Connection to Module 1: The Robotic Nervous System (ROS 2)​

Nav2 is fundamentally built on the ROS 2 architecture established in Module 1. The Nodes, Topics, and Services communication paradigm forms the backbone of Nav2's architecture, with navigation servers publishing goals and receiving sensor data through ROS 2 topics and services.
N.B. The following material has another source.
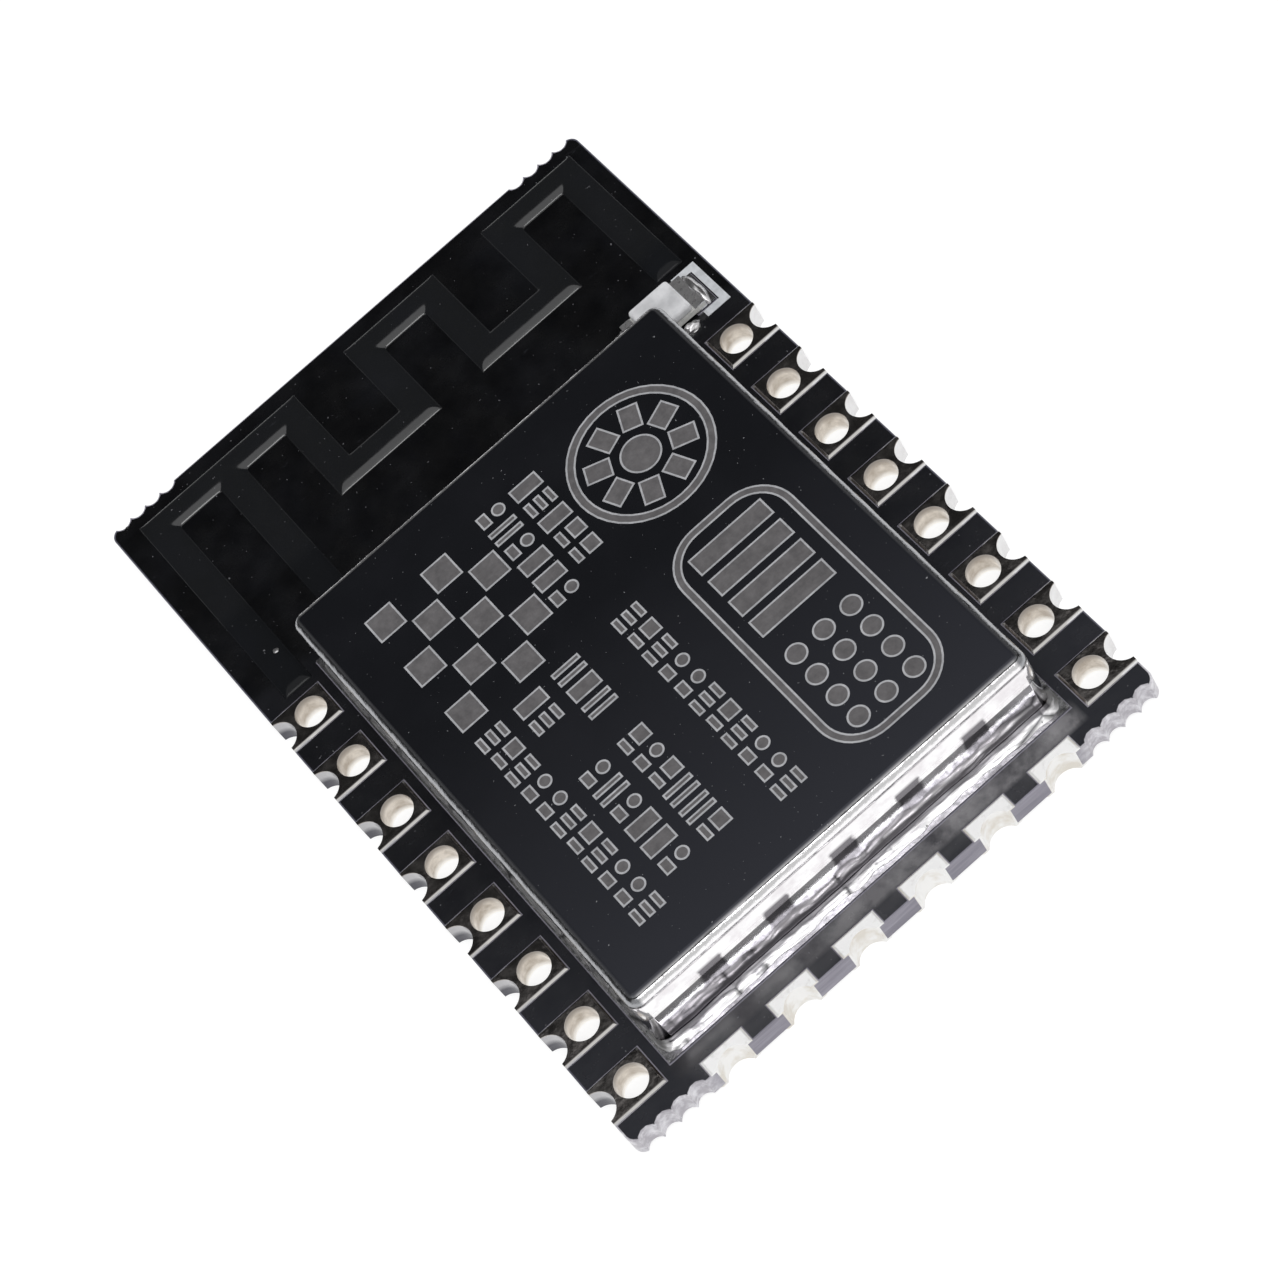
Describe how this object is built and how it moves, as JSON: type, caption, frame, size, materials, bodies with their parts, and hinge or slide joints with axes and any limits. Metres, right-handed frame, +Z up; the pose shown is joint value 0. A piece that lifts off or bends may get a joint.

The action-based communication patterns learned in Module 1 are essential for understanding how Nav2 interfaces with other ROS 2 nodes.

The Python Agents with rclpy concepts allow developers to create custom navigation interfaces that interact with Nav2. The Humanoid URDF Basics are critical for properly configuring Nav2's understanding of the robot's dimensions, joint constraints, and kinematic properties for safe navigation.

Connection to Module 2: The Digital Twin (Gazebo & Unity)​

The navigation algorithms in Nav2 build upon the simulation concepts from Module 2. The Physics Simulation with Gazebo introduced motion planning concepts that Nav2 expands with sophisticated path planning algorithms. Nav2 navigation can be tested and validated in simulated environments before deployment, leveraging the simulation skills from Module 2.

The Digital Twins Overview established the concept of virtual environments for testing, which directly applies to Nav2's simulation-based testing capabilities. The Sensor Simulation concepts are crucial for understanding how Nav2 processes simulated sensor data during testing and validation.

Future Directions and Advanced Topics​

Learning-Based Navigation​

Integration of AI and machine learning:

  • Reinforcement Learning: Adaptive navigation strategies
  • Imitation Learning: Learning from human demonstrations
  • Neural Path Planning: End-to-end learning of navigation policies
  • Transfer Learning: Adapting to new environments efficiently

Multi-Robot Coordination​

Coordinated navigation for humanoid teams:

  • Formation Control: Maintaining group configurations
  • Communication-Aware Planning: Considering communication constraints
  • Task Allocation: Distributing navigation responsibilities
  • Collision Avoidance: Preventing inter-robot collisions